Materials: Detroit-based General Motors Corp.'s Saab cars won for GM's use of slush molded thermoplastic elastomer on the instrument panel of its 9-7X SUV. Inteva Products LLC of Troy, Mich. formerly the interiors unit of Delphi Corp. developed the TPE blend, which could be slush molded for an instrument panel skin. Slush molding was the industry standard used to make PVC skins, and is still a preferred process for suppliers who have the equipment in-house. Inteva licensed the technology to A. Schulman Inc. of Fairlawn, Ohio, which sells the blend under the Invision SLX trade name. FET Engineering Inc. of Bardstown, Ky., was the mold maker for the project.
Performance and customization: GM's Corvette ZR1 model picked up the prize for its hood assembly using a dual-weave carbon-fiber composite. The 12-pound hood, molded by Plasan Carbon Composites of Bennington, Vt., also integrates a PC window to show off the engine. The automaker and supplier brought the hood to production within 12 months.

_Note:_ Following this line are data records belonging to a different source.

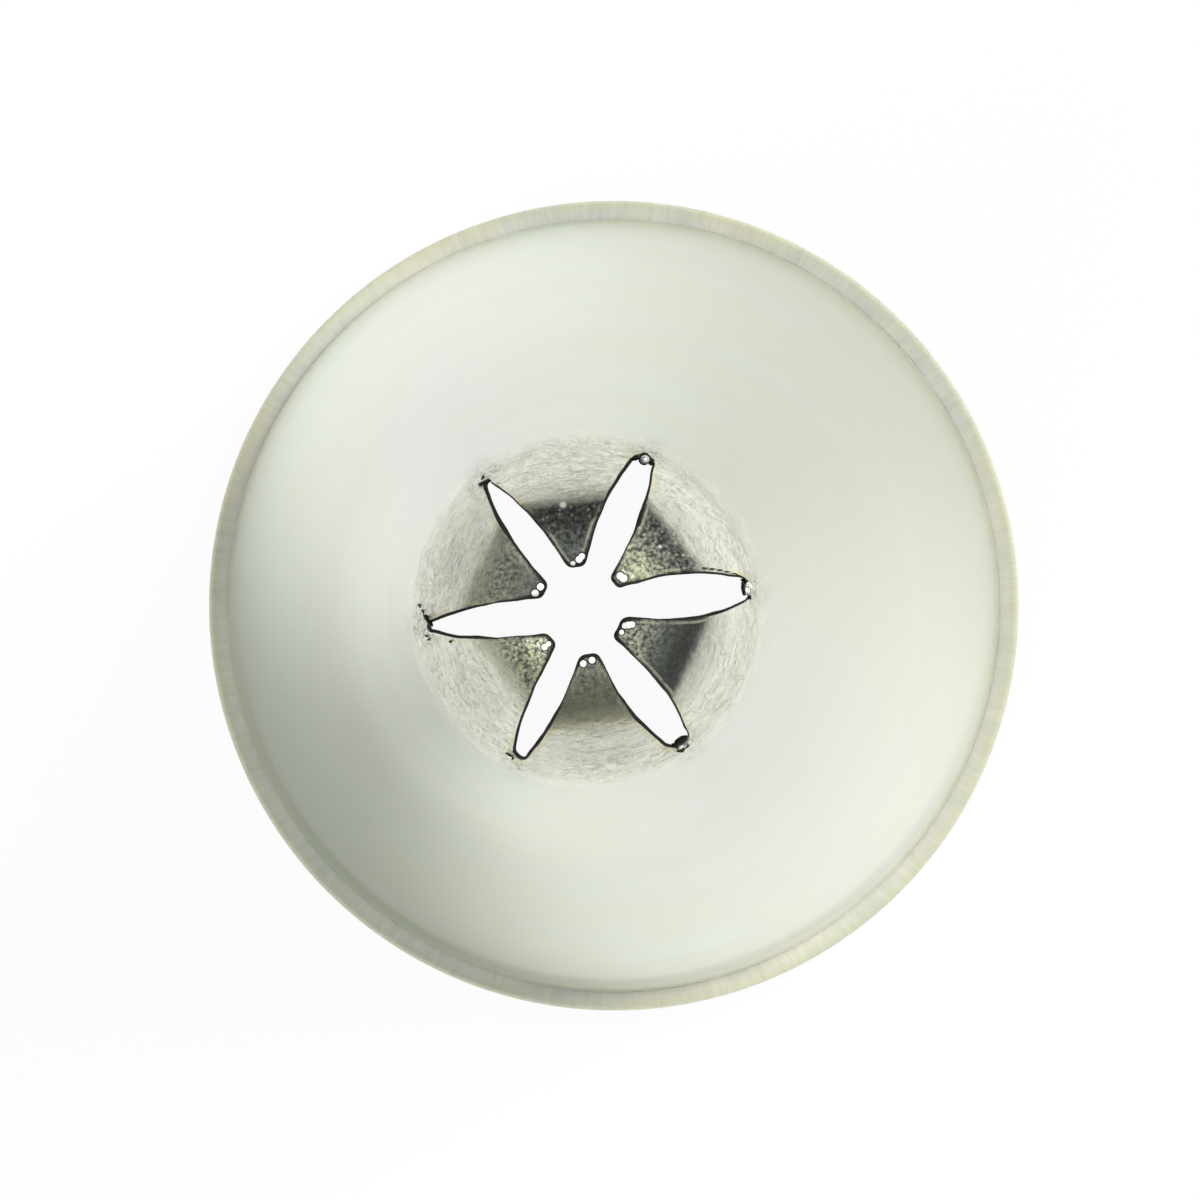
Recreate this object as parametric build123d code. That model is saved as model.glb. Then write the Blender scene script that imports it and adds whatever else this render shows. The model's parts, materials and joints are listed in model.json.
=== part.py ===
"""A closed-star piping nozzle of stainless steel, standing on its wide end.

A drawn sheet cone has a short straight skirt at the foot. At the top it ends in a ring of
teeth that are bent in over the mouth, with a slot between each two. A plain ring is pressed
round the skirt and makes the rim.

Millimetres and degrees. +Z runs up the nozzle's axis from the foot to the mouth, the origin
is the centre of the foot, and +X runs along the first slot of the star.
"""

from build123d import *

import os
from math import isclose, radians, tan

# The whole nozzle
rim_diameter = 18.0  # across the rim ring, its widest place
nozzle_height = 31.0  # from the foot to the ends of the teeth
cut_overrun = 1.0  # how far a cut runs past what it cuts

# The drawn cone
sheet_thickness = 0.4
skirt_height = 1.7  # of the straight stretch that carries the rim ring
skirt_bend_radius = 1.2  # outside, from the skirt to the cone
neck_diameter = 6.7  # outside, where the cone ends and the crown begins
neck_bend_radius = 1.6  # outside, from the cone to the crown

# The crown: the cone's end, slit into teeth that are bent inwards
crown_slope = 66.0  # of the teeth's outer stretch, up from level
knee_diameter = 4.1  # where the teeth bend in over the mouth
knee_bend_radius = 0.65  # outside
tooth_slope = 8.0  # of the teeth's inner stretch, up from level
mouth_radius = 0.81  # from the axis to the teeth's ends
tooth_nose_radius = 0.1  # of the rounded corners at the teeth's ends
nose_limit_share = 0.55  # of the narrowest tooth's end, which no rounding may pass

# The star's slots, as seen along the axis
slot_root_radius = 3.18  # from the axis to the slots' outer ends
slot_widest_radius = 1.85  # from the axis to the slots' widest place
slot_width = 0.66  # of an average slot at its widest

# No two slots are quite alike, as the teeth are bent in one by one. Each row is a slot's turn
# as a share of the pitch, its width and its drift to the left as shares of slot_width, and
# its widths at the inner and at the outer end as shares of its own width.
slot_shares = [
    (0.000, 1.27, 0.08, 0.48, 0.55),
    (0.023, 1.08, 0.01, 0.64, 0.53),
    (0.018, 0.87, -0.06, 0.83, 0.20),
    (-0.023, 0.96, 0.09, 1.08, 0.16),
    (-0.025, 0.88, 0.15, 0.75, 0.41),
    (0.021, 1.12, -0.07, 0.35, 0.60),
]

# The rim ring
ring_thickness = 0.4
ring_height = 1.5
ring_clearance = 0.02  # between the ring's bore and the skirt
ring_outer_round = 0.12
ring_inner_chamfer = 0.05

# What follows from those sizes
ring_outer_radius = rim_diameter / 2
ring_inner_radius = ring_outer_radius - ring_thickness
skirt_radius = ring_inner_radius - ring_clearance
neck_radius = neck_diameter / 2
knee_radius = knee_diameter / 2
knee_height = nozzle_height - (knee_radius - mouth_radius) * tan(radians(tooth_slope))
neck_height = knee_height - (neck_radius - knee_radius) * tan(radians(crown_slope))
slot_pitch = 360 / len(slot_shares)


def drawn_blank():
    """The cone with its skirt and its bent crown, before the slots are cut."""
    outside = FilletPolyline(
        (skirt_radius, 0),
        (skirt_radius, skirt_height),
        (neck_radius, neck_height),
        (knee_radius, knee_height),
        (mouth_radius, nozzle_height),
        radius=[skirt_bend_radius, neck_bend_radius, knee_bend_radius],
    )
    wall = make_face(offset(outside, amount=sheet_thickness, side=Side.LEFT, closed=True))
    return revolve(Plane.XZ * wall, axis=Axis.Z)


def slot_opening(index):
    """One slot of the star in plan: two bowed sides and a round outer end."""
    turn, width, drift, inner, outer = slot_shares[index]
    half_width = slot_width * width / 2
    half_inner = half_width * inner
    half_outer = half_width * outer
    start = mouth_radius / 2
    end = slot_root_radius - half_outer
    left = ThreePointArc((start, half_inner), (slot_widest_radius, half_width), (end, half_outer))
    tip = ThreePointArc((end, half_outer), (slot_root_radius, 0), (end, -half_outer))
    right = ThreePointArc((end, -half_outer), (slot_widest_radius, -half_width), (start, -half_inner))
    back = Line((start, -half_inner), (start, half_inner))
    opening = make_face([left, tip, right, back])
    return Rot(Z=(index + turn) * slot_pitch) * Pos(0, slot_width * drift) * opening


def star_mouth():
    """The whole mouth in plan: the slots, the round middle and the teeth's rounded ends."""
    mouth = Circle(mouth_radius)
    for index in range(len(slot_shares)):
        mouth += slot_opening(index)
    arcs = mouth.edges().filter_by(GeomType.CIRCLE)
    tooth_ends = [arc for arc in arcs if isclose(arc.radius, mouth_radius)]
    narrowest_end = min(end.length for end in tooth_ends)
    corners = [corner for end in tooth_ends for corner in end.vertices()]
    return fillet(corners, min(tooth_nose_radius, narrowest_end * nose_limit_share))


def nozzle_cone():
    """The drawn cone with the star cut through its crown, along the axis."""
    return drawn_blank() - extrude(star_mouth(), nozzle_height + cut_overrun)


def rim_ring():
    """The plain ring round the skirt, level with its foot."""
    section = Pos(ring_inner_radius, 0) * Rectangle(
        ring_thickness, ring_height, align=(Align.MIN, Align.MIN)
    )
    section = fillet(section.vertices().group_by(Axis.X)[-1], ring_outer_round)
    bore_top = section.vertices().group_by(Axis.X)[0].sort_by(Axis.Y)[-1]
    section = chamfer(bore_top, ring_inner_chamfer)
    return revolve(Plane.XZ * section, axis=Axis.Z)


def main():
    os.makedirs("parts", exist_ok=True)
    export_step(nozzle_cone(), "parts/nozzle_cone.step")
    export_step(rim_ring(), "parts/rim_ring.step")


main()
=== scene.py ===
import bmesh
import bpy
import json
from math import atan2, cos, pi, radians, sin, sqrt, tan
from mathutils import Matrix, Vector, kdtree, noise

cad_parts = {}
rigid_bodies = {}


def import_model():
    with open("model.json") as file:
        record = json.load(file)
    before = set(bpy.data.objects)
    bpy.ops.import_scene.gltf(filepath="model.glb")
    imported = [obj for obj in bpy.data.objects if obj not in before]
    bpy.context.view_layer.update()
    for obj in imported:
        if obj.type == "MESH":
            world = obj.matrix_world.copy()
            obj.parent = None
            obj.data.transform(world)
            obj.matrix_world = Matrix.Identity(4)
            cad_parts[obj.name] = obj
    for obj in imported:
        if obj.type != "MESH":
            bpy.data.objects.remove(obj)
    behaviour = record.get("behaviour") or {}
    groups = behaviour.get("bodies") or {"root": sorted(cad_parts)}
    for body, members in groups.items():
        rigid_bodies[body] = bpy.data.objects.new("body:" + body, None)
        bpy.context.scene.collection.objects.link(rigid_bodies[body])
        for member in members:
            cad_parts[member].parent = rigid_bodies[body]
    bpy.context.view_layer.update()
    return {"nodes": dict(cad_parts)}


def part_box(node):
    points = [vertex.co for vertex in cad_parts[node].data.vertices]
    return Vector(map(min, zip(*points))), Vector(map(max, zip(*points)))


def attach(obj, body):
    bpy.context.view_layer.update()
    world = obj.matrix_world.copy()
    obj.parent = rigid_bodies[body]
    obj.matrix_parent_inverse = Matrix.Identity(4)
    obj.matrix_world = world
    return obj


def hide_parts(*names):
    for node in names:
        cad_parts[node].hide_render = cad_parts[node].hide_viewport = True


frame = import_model()
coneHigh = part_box("nozzle_cone")[1]
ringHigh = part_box("rim_ring")[1]
mm = 0.001
mergeGap = 1e-7  # points closer than this are one
print("frame loaded:", sorted(frame["nodes"]))


# small helpers

def deselectAll():
    for item in bpy.data.objects:
        item.select_set(False)


def makeActive(piece):
    deselectAll()
    piece.select_set(True)
    bpy.context.view_layer.objects.active = piece


# in edit mode: selects those of a mesh's "verts", "edges" or "faces" that are wanted

def selectWhere(piece, kind, wanted):
    mesh = bmesh.from_edit_mesh(piece.data)
    for item in getattr(mesh, kind):
        item.select_set(wanted(item))
    mesh.select_flush_mode()
    bmesh.update_edit_mesh(piece.data)


def finishPiece(piece, material, node):
    piece.data.materials.clear()
    piece.data.materials.append(material)
    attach(piece, "root")
    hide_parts(node)


def namedRows(names, rows):
    return [dict(zip(names.split(), row)) for row in rows]


def blend(start, end, share):
    return start + (end - start) * share


def easeBetween(low, high, value):
    share = min(max((value - low) / (high - low), 0.0), 1.0)
    return share * share * (3 - 2 * share)


def onCircle(turn, radius):
    return Vector((cos(turn), sin(turn))) * radius


def lineLength(line):
    return sum((end - start).length for start, end in zip(line, line[1:]))


# a polyline's corners rounded to arcs, as a list of close points

def roundedLine(corners, radii, arcSteps=10):
    points = [Vector(corners[0])]
    for before, corner, after, radius in zip(corners, corners[1:], corners[2:], radii):
        corner = Vector(corner)
        back = (Vector(before) - corner).normalized()
        ahead = (Vector(after) - corner).normalized()
        halfTurn = back.angle(ahead) / 2
        reach = radius / tan(halfTurn)
        centre = corner + (back + ahead).normalized() * radius / sin(halfTurn)
        first, last = corner + back * reach - centre, corner + ahead * reach - centre
        sweep = first.angle(last)
        for step in range(arcSteps + 1):
            share = step / arcSteps
            spoke = first * sin(sweep * (1 - share)) + last * sin(sweep * share)
            points.append(centre + spoke / sin(sweep))
    points.append(Vector(corners[-1]))
    return points


# a polyline shifted sideways

def shiftedLine(corners, shift):
    lines = []
    for start, end in zip(corners, corners[1:]):
        along = (Vector(end) - Vector(start)).normalized()
        side = Vector((-along.y, along.x)) * shift
        lines.append((Vector(start) + side, Vector(end) + side))
    shifted = [lines[0][0]]
    for (a, b), (c, d) in zip(lines, lines[1:]):
        cut = (b - a).x * (d - c).y - (b - a).y * (d - c).x
        share = ((c - a).x * (d - c).y - (c - a).y * (d - c).x) / cut
        shifted.append(a + (b - a) * share)
    shifted.append(lines[-1][1])
    return shifted


def heightAt(profile, radius):
    for low, high in zip(profile, profile[1:]):
        if low.x <= radius <= high.x:
            return blend(low.y, high.y, (radius - low.x) / max(high.x - low.x, 1e-9))
    return profile[-1].y if radius > profile[-1].x else profile[0].y


# points on a polyline, at the given shares of its length

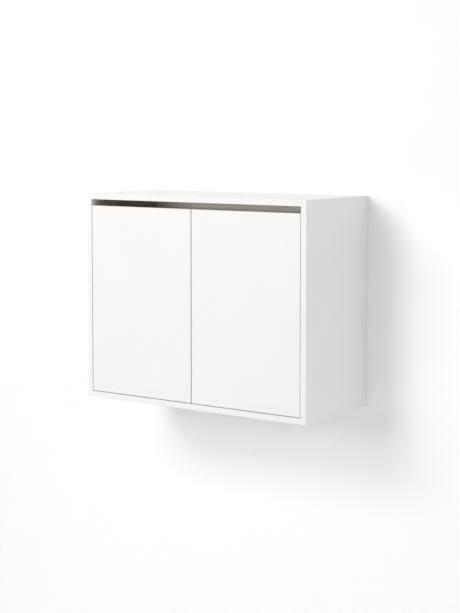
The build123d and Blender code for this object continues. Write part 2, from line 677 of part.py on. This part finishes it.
# ===== wall rail and hangers ==============================================
RAIL_PROFILE = [
    (0.0, -15.0), (0.0, 15.0), (-8.0, 15.0), (-8.0, 27.0), (-10.0, 27.0), (-10.0, 13.0),
    (-2.0, 13.0), (-2.0, -15.0),
]
with BuildPart() as wall_rail:
    with BuildSketch(Plane.YZ.offset(-RAIL_X)):
        with BuildLine():
            Polyline(*RAIL_PROFILE, close=True)
        make_face()
    extrude(amount=2 * RAIL_X)
    with BuildSketch(Plane.XZ):
        with Locations((-RAIL_HOLES / 2, 0), (RAIL_HOLES / 2, 0), (-RAIL_HOLES / 5, 0), (RAIL_HOLES / 5, 0)):
            Circle(RAIL_HOLE_R)
    extrude(amount=RAIL_T, mode=Mode.SUBTRACT)
finish("wall_rail", wall_rail)

HANG_Z0, HANG_Z1 = -56.0, 8.0
with BuildPart() as hanger_housing_left:
    # pressed housing in the recess, pegged to the side panel
    with BuildSketch(Plane.XY.offset(HANG_Z0)):
        with Locations((-XI, -18.6)):
            Rectangle(38.0, 8.2, align=(Align.MIN, Align.MIN))
    extrude(amount=HANG_Z1 - HANG_Z0)
    fillet(hanger_housing_left.edges().filter_by(Axis.Z).group_by(Axis.X)[-1], radius=1.5)
    # channel in which the hook rises and falls
    with BuildSketch(Plane.XY.offset(HANG_Z0 + 4.0)):
        with Locations((-(XI - 20.0), -15.6)):
            Rectangle(16.4, 3.2, align=(Align.CENTER, Align.MIN))
    extrude(amount=HANG_Z1 - HANG_Z0, mode=Mode.SUBTRACT)
    # bores of the two adjusting screws
    with BuildSketch(Plane.XZ.offset(18.6)):
        with Locations(*[(-HOLE_X, z) for z in ADJ_Z]):
            Circle(3.6)
    extrude(amount=-3.0, mode=Mode.SUBTRACT)
    # dowel sockets towards the side panel
    with BuildSketch(Plane.YZ.offset(-XI)):
        with Locations((-14.0, -8.0), (-14.0, -40.0)):
            Circle(3.0)
    extrude(amount=6.0, mode=Mode.SUBTRACT)
finish("hanger_housing_left", hanger_housing_left)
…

Safety: Ford's Focus compact car received the award for its use of polystyrene foam used for head-impact protection. The foam is supplied by Grupo Antolin-North America Inc. of Auburn Hills, Mich., using Impaxx-brand PS from Dow Chemical Co. of Midland, Mich. The foam is 25 percent lighter than its alternative products and reduces overall cost because the company eliminates tooling costs by using computer-guided wire cutting of foam blocks.
Lifetime Achievement Award: SPE honored Frank Macher, a former executive at automotive suppliers including Collins & Aikman Corp., Federal Mogul Corp. and ITT Automotive. Macher is now chief executive officer and managing partner of consulting group FMAC & Associates LLC of Ann Arbor, Mich. During his tenure at Federal Mogul, Macher led the company's restructuring efforts to emerge from Chapter 11 bankruptcy protection. At ITT, he led the company's investments in fluid-handling, connectors and defense businesses.